TO BE DONE: Output the material below in full, exactly as it is.

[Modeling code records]
◇ ◇ ◇ ◇ ◇ ◇ ◇

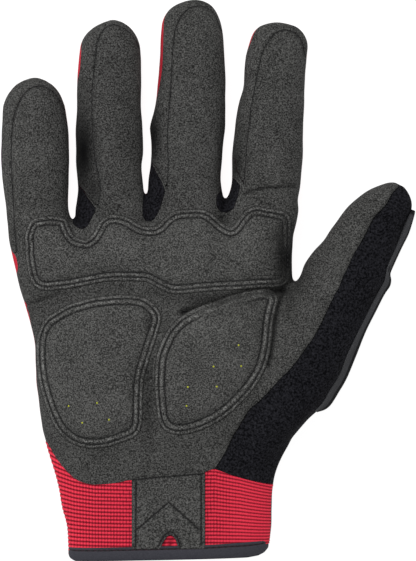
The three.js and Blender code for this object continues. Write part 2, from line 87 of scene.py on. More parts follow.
bpy.ops.mesh.primitive_plane_add(size=FLOOR_SIZE, location=(0, 0, 0))
floor = bpy.context.object
floor.name = "floor"
floor_paint = bpy.data.materials.new("floor_paint")
floor_paint.use_nodes = True
paint = floor_paint.node_tree.nodes["Principled BSDF"].inputs
paint["Base Color"].default_value = (0.12, 0.12, 0.12, 1)
paint["Roughness"].default_value = 0.9
paint["Emission Color"].default_value = (1, 1, 1, 1)
paint["Emission Strength"].default_value = FLOOR_GLOW
floor.data.materials.append(floor_paint)
for light in LIGHTS:
    area_light(*light)
world = bpy.data.worlds.new("studio")
world.use_nodes = True
world.node_tree.nodes["Background"].inputs["Color"].default_value = (1, 1, 1, 1)
world.node_tree.nodes["Background"].inputs["Strength"].default_value = WORLD_GLOW
bpy.context.scene.world = world
bpy.context.scene.view_settings.view_transform = "Standard"
camera = bpy.data.objects.new("camera", bpy.data.cameras.new("camera"))
camera.data.lens, camera.data.sensor_width, camera.data.sensor_fit = LENS_MM, SENSOR_MM, "AUTO"
camera.location = (*place(PICTURE_MIDDLE), LENS_UP + SEAM_Z)
camera.data.clip_end = 20
bpy.context.collection.objects.link(camera)
bpy.context.scene.camera = camera

# The glove's form: what its panels of cloth and suede are sewn to. The hand and cuff, the fingers and the
# thumb are tubes, squarer across the palm, blended where they meet. Each row is a section across the
# glove: its middle in pixels, its half width, its turn in degrees, and its depths in front and behind, in mm.
HAND_ROWS = [
    (151.3, 223, 64.5, 0, 11.2, 10.4), (151.1, 246, 63.6, 0, 13.6, 10.8),
    (155.2, 280, 61.8, 0, 15.4, 10.8), (162.1, 301, 62.2, 0, 16.2, 10.8), (167.4, 324, 61.6, 0, 16.6, 10.8),
    (170.4, 344, 61.0, 0, 16.9, 10.8), (172.0, 366, 61.2, 0, 17.0, 10.8), (172.3, 386, 61.0, 0, 17.0, 11.0),
    (171.6, 406, 59.4, 0, 17.0, 11.2), (170.0, 420, 57.6, 0, 16.7, 11.6), (168.0, 440, 55.2, 0, 16.0, 12.1),
    (165.4, 466, 50.6, 0, 15.1, 13.0), (166.0, 486, 48.2, 0, 14.6, 13.8), (167.1, 505, 47.2, 0, 14.4, 14.2),
    (169.3, 526, 45.8, 0, 14.4, 14.2), (168.6, 547, 44.9, 0, 14.4, 14.2), (168.0, 560, 44.2, 0, 14.4, 14.2),
]
FINGER_ROWS = {
    "little": [(41, 240, 13.0), (40.2, 223, 14.5), (37.5, 209, 14.0), (36, 187, 14.8), (35.2, 166, 15.2),
               (35.2, 140, 15.1), (34.4, 111, 14.2), (34, 102, 13.2), (34.2, 93, 11.3), (34, 85, 8.2),
               (34.2, 80.4, 4.9), (34.3, 77.6, 1.4)],
    "ring": [(112, 238, 15.0), (112.4, 215, 16.8), (111, 200, 15.5), (110.6, 186, 14.7), (108.6, 166, 14.6),
             (109.4, 150, 15.1), (109.2, 126, 15.0), (109, 106, 14.4), (109.6, 80, 14.4), (109.8, 53, 13.9),
             (110, 42, 12.9), (111, 33, 10.6), (112.2, 26.5, 7.6), (113, 22.4, 4.4), (113, 19.9, 1.2)],
    "middle": [(184, 232, 16.0), (185, 208, 18.3), (185.6, 198, 17.1), (184.6, 180, 16.1),
               (186.9, 160, 15.8), (187.7, 140, 16.4), (187.8, 126, 17.1), (190.4, 106, 16.0),
               (191.7, 80, 15.3), (192.3, 53, 14.6), (192.2, 33, 14.0), (191.4, 20, 12.8), (192, 10, 10.3),
               (193.4, 4.2, 7.2), (194, 1.4, 4.4), (194.2, -0.3, 1.4)],
    "index": [(259, 238, 15.0), (260.4, 212, 17.0), (262.4, 200, 16.0), (266.2, 184, 15.7),
              (267.2, 160, 15.8), (268.1, 140, 15.6), (269.7, 119, 15.4), (271.5, 103, 14.9),
              (273.9, 88, 13.9), (274.9, 72, 13.9), (276.4, 56, 13.8), (278.2, 46, 13.4), (278.4, 38, 12.3),
              (278.2, 31, 10.5), (278, 26, 7.8), (277.5, 23.7, 4.8), (277.4, 22.3, 1.6)],
}
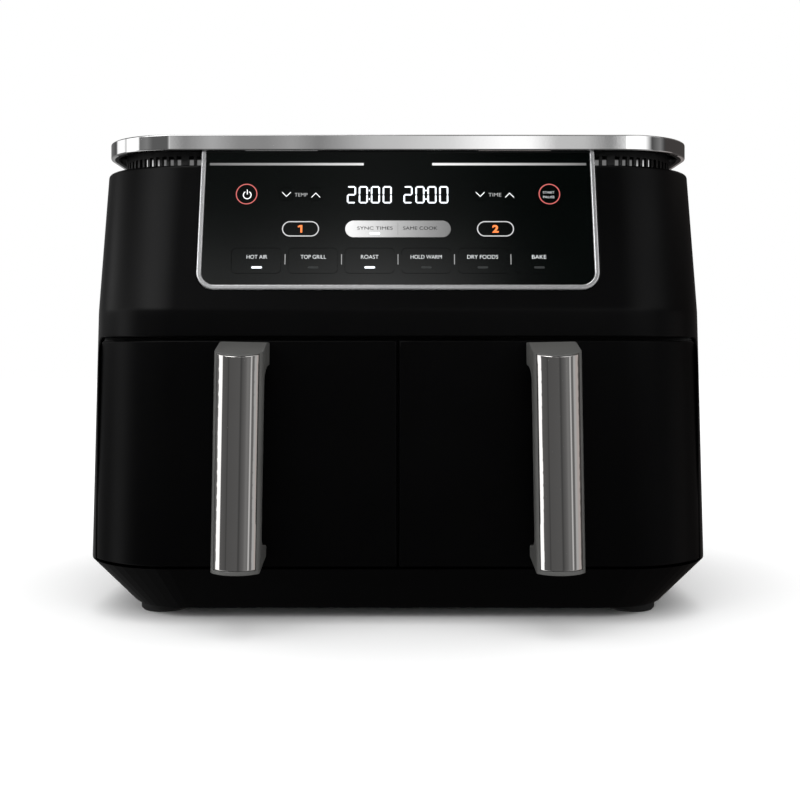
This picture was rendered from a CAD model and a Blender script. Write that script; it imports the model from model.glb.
import bmesh
import bpy
import math
import numpy as np
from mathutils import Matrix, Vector
from mathutils.geometry import delaunay_2d_cdt


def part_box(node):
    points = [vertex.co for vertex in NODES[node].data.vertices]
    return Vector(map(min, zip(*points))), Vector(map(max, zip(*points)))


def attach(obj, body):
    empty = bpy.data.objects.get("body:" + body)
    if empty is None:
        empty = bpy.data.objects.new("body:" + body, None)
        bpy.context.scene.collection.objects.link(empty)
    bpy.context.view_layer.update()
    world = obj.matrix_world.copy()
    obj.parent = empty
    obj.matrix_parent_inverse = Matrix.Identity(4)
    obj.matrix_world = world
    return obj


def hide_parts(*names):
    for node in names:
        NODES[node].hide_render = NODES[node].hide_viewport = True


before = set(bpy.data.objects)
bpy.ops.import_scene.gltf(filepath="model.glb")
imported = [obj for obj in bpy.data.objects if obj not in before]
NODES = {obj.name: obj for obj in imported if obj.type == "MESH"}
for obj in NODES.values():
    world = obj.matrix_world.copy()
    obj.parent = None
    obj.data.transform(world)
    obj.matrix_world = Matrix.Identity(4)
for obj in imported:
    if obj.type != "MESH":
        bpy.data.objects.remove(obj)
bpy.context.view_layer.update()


def span(node):
    """A CAD node's lowest and highest corner, in millimetres."""
    lo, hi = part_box(node)
    return np.array(lo) * 1000, np.array(hi) * 1000


# ---------------------------------------------------------------- sizes, in millimetres
SHELL_LO, SHELL_HI = span("housing")
BELT_HALF, FRONT, REAR = SHELL_HI[0], SHELL_LO[1], SHELL_HI[1]
Z_BELT, Z_SHELL = SHELL_LO[2], SHELL_HI[2]
DRAWER_LO, DRAWER_HI = span("drawer_front_2")
CREASE_RISE = 20.5  # from the drawers' upper edge to where the front starts to slope
Z_CREASE = DRAWER_HI[2] + CREASE_RISE
BAND_LO, BAND_HI = span("top_band")
CORNER, REAR_R = 65.0, 40.0
DRAFT, SLOPE = math.tan(math.radians(1.45)), math.radians(11)
TAN, COS, SIN = math.tan(SLOPE), math.cos(SLOPE), math.sin(SLOPE)
F_LEN = BELT_HALF - CORNER
A_LEN = CORNER * math.pi / 2
L_LEN = REAR - FRONT - CORNER - REAR_R
B_LEN = REAR_R * math.pi / 2
R_LEN = BELT_HALF - REAR_R
S_ALL = F_LEN + A_LEN + L_LEN + B_LEN + R_LEN


def half_w(z):
    return BELT_HALF - DRAFT * (z - Z_BELT)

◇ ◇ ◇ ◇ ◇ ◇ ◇

THE SOLUTION:
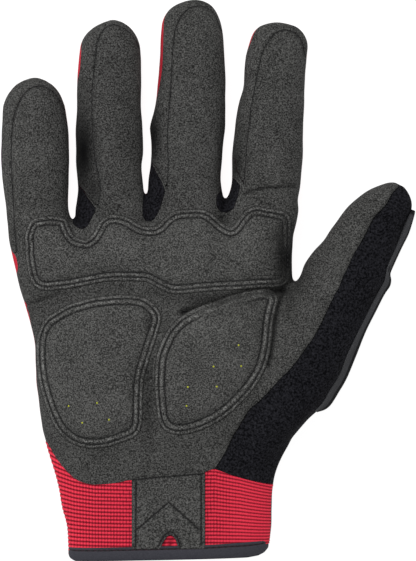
The three.js and Blender code for this object continues. Write part 2, from line 87 of scene.py on. More parts follow.
bpy.ops.mesh.primitive_plane_add(size=FLOOR_SIZE, location=(0, 0, 0))
floor = bpy.context.object
floor.name = "floor"
floor_paint = bpy.data.materials.new("floor_paint")
floor_paint.use_nodes = True
paint = floor_paint.node_tree.nodes["Principled BSDF"].inputs
paint["Base Color"].default_value = (0.12, 0.12, 0.12, 1)
paint["Roughness"].default_value = 0.9
paint["Emission Color"].default_value = (1, 1, 1, 1)
paint["Emission Strength"].default_value = FLOOR_GLOW
floor.data.materials.append(floor_paint)
for light in LIGHTS:
    area_light(*light)
world = bpy.data.worlds.new("studio")
world.use_nodes = True
world.node_tree.nodes["Background"].inputs["Color"].default_value = (1, 1, 1, 1)
world.node_tree.nodes["Background"].inputs["Strength"].default_value = WORLD_GLOW
bpy.context.scene.world = world
bpy.context.scene.view_settings.view_transform = "Standard"
camera = bpy.data.objects.new("camera", bpy.data.cameras.new("camera"))
camera.data.lens, camera.data.sensor_width, camera.data.sensor_fit = LENS_MM, SENSOR_MM, "AUTO"
camera.location = (*place(PICTURE_MIDDLE), LENS_UP + SEAM_Z)
camera.data.clip_end = 20
bpy.context.collection.objects.link(camera)
bpy.context.scene.camera = camera

# The glove's form: what its panels of cloth and suede are sewn to. The hand and cuff, the fingers and the
# thumb are tubes, squarer across the palm, blended where they meet. Each row is a section across the
# glove: its middle in pixels, its half width, its turn in degrees, and its depths in front and behind, in mm.
HAND_ROWS = [
    (151.3, 223, 64.5, 0, 11.2, 10.4), (151.1, 246, 63.6, 0, 13.6, 10.8),
    (155.2, 280, 61.8, 0, 15.4, 10.8), (162.1, 301, 62.2, 0, 16.2, 10.8), (167.4, 324, 61.6, 0, 16.6, 10.8),
    (170.4, 344, 61.0, 0, 16.9, 10.8), (172.0, 366, 61.2, 0, 17.0, 10.8), (172.3, 386, 61.0, 0, 17.0, 11.0),
    (171.6, 406, 59.4, 0, 17.0, 11.2), (170.0, 420, 57.6, 0, 16.7, 11.6), (168.0, 440, 55.2, 0, 16.0, 12.1),
    (165.4, 466, 50.6, 0, 15.1, 13.0), (166.0, 486, 48.2, 0, 14.6, 13.8), (167.1, 505, 47.2, 0, 14.4, 14.2),
    (169.3, 526, 45.8, 0, 14.4, 14.2), (168.6, 547, 44.9, 0, 14.4, 14.2), (168.0, 560, 44.2, 0, 14.4, 14.2),
]
FINGER_ROWS = {
    "little": [(41, 240, 13.0), (40.2, 223, 14.5), (37.5, 209, 14.0), (36, 187, 14.8), (35.2, 166, 15.2),
               (35.2, 140, 15.1), (34.4, 111, 14.2), (34, 102, 13.2), (34.2, 93, 11.3), (34, 85, 8.2),
               (34.2, 80.4, 4.9), (34.3, 77.6, 1.4)],
    "ring": [(112, 238, 15.0), (112.4, 215, 16.8), (111, 200, 15.5), (110.6, 186, 14.7), (108.6, 166, 14.6),
             (109.4, 150, 15.1), (109.2, 126, 15.0), (109, 106, 14.4), (109.6, 80, 14.4), (109.8, 53, 13.9),
             (110, 42, 12.9), (111, 33, 10.6), (112.2, 26.5, 7.6), (113, 22.4, 4.4), (113, 19.9, 1.2)],
    "middle": [(184, 232, 16.0), (185, 208, 18.3), (185.6, 198, 17.1), (184.6, 180, 16.1),
               (186.9, 160, 15.8), (187.7, 140, 16.4), (187.8, 126, 17.1), (190.4, 106, 16.0),
               (191.7, 80, 15.3), (192.3, 53, 14.6), (192.2, 33, 14.0), (191.4, 20, 12.8), (192, 10, 10.3),
               (193.4, 4.2, 7.2), (194, 1.4, 4.4), (194.2, -0.3, 1.4)],
    "index": [(259, 238, 15.0), (260.4, 212, 17.0), (262.4, 200, 16.0), (266.2, 184, 15.7),
              (267.2, 160, 15.8), (268.1, 140, 15.6), (269.7, 119, 15.4), (271.5, 103, 14.9),
              (273.9, 88, 13.9), (274.9, 72, 13.9), (276.4, 56, 13.8), (278.2, 46, 13.4), (278.4, 38, 12.3),
              (278.2, 31, 10.5), (278, 26, 7.8), (277.5, 23.7, 4.8), (277.4, 22.3, 1.6)],
}
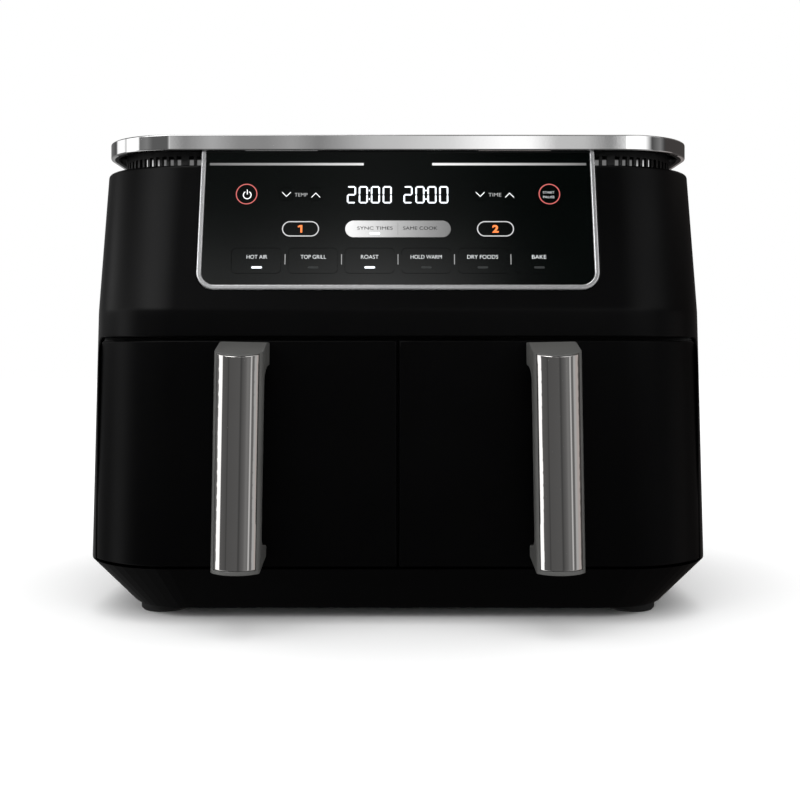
This picture was rendered from a CAD model and a Blender script. Write that script; it imports the model from model.glb.
import bmesh
import bpy
import math
import numpy as np
from mathutils import Matrix, Vector
from mathutils.geometry import delaunay_2d_cdt


def part_box(node):
    points = [vertex.co for vertex in NODES[node].data.vertices]
    return Vector(map(min, zip(*points))), Vector(map(max, zip(*points)))


def attach(obj, body):
    empty = bpy.data.objects.get("body:" + body)
    if empty is None:
        empty = bpy.data.objects.new("body:" + body, None)
        bpy.context.scene.collection.objects.link(empty)
    bpy.context.view_layer.update()
    world = obj.matrix_world.copy()
    obj.parent = empty
    obj.matrix_parent_inverse = Matrix.Identity(4)
    obj.matrix_world = world
    return obj


def hide_parts(*names):
    for node in names:
        NODES[node].hide_render = NODES[node].hide_viewport = True


before = set(bpy.data.objects)
bpy.ops.import_scene.gltf(filepath="model.glb")
imported = [obj for obj in bpy.data.objects if obj not in before]
NODES = {obj.name: obj for obj in imported if obj.type == "MESH"}
for obj in NODES.values():
    world = obj.matrix_world.copy()
    obj.parent = None
    obj.data.transform(world)
    obj.matrix_world = Matrix.Identity(4)
for obj in imported:
    if obj.type != "MESH":
        bpy.data.objects.remove(obj)
bpy.context.view_layer.update()


def span(node):
    """A CAD node's lowest and highest corner, in millimetres."""
    lo, hi = part_box(node)
    return np.array(lo) * 1000, np.array(hi) * 1000


# ---------------------------------------------------------------- sizes, in millimetres
SHELL_LO, SHELL_HI = span("housing")
BELT_HALF, FRONT, REAR = SHELL_HI[0], SHELL_LO[1], SHELL_HI[1]
Z_BELT, Z_SHELL = SHELL_LO[2], SHELL_HI[2]
DRAWER_LO, DRAWER_HI = span("drawer_front_2")
CREASE_RISE = 20.5  # from the drawers' upper edge to where the front starts to slope
Z_CREASE = DRAWER_HI[2] + CREASE_RISE
BAND_LO, BAND_HI = span("top_band")
CORNER, REAR_R = 65.0, 40.0
DRAFT, SLOPE = math.tan(math.radians(1.45)), math.radians(11)
TAN, COS, SIN = math.tan(SLOPE), math.cos(SLOPE), math.sin(SLOPE)
F_LEN = BELT_HALF - CORNER
A_LEN = CORNER * math.pi / 2
L_LEN = REAR - FRONT - CORNER - REAR_R
B_LEN = REAR_R * math.pi / 2
R_LEN = BELT_HALF - REAR_R
S_ALL = F_LEN + A_LEN + L_LEN + B_LEN + R_LEN


def half_w(z):
    return BELT_HALF - DRAFT * (z - Z_BELT)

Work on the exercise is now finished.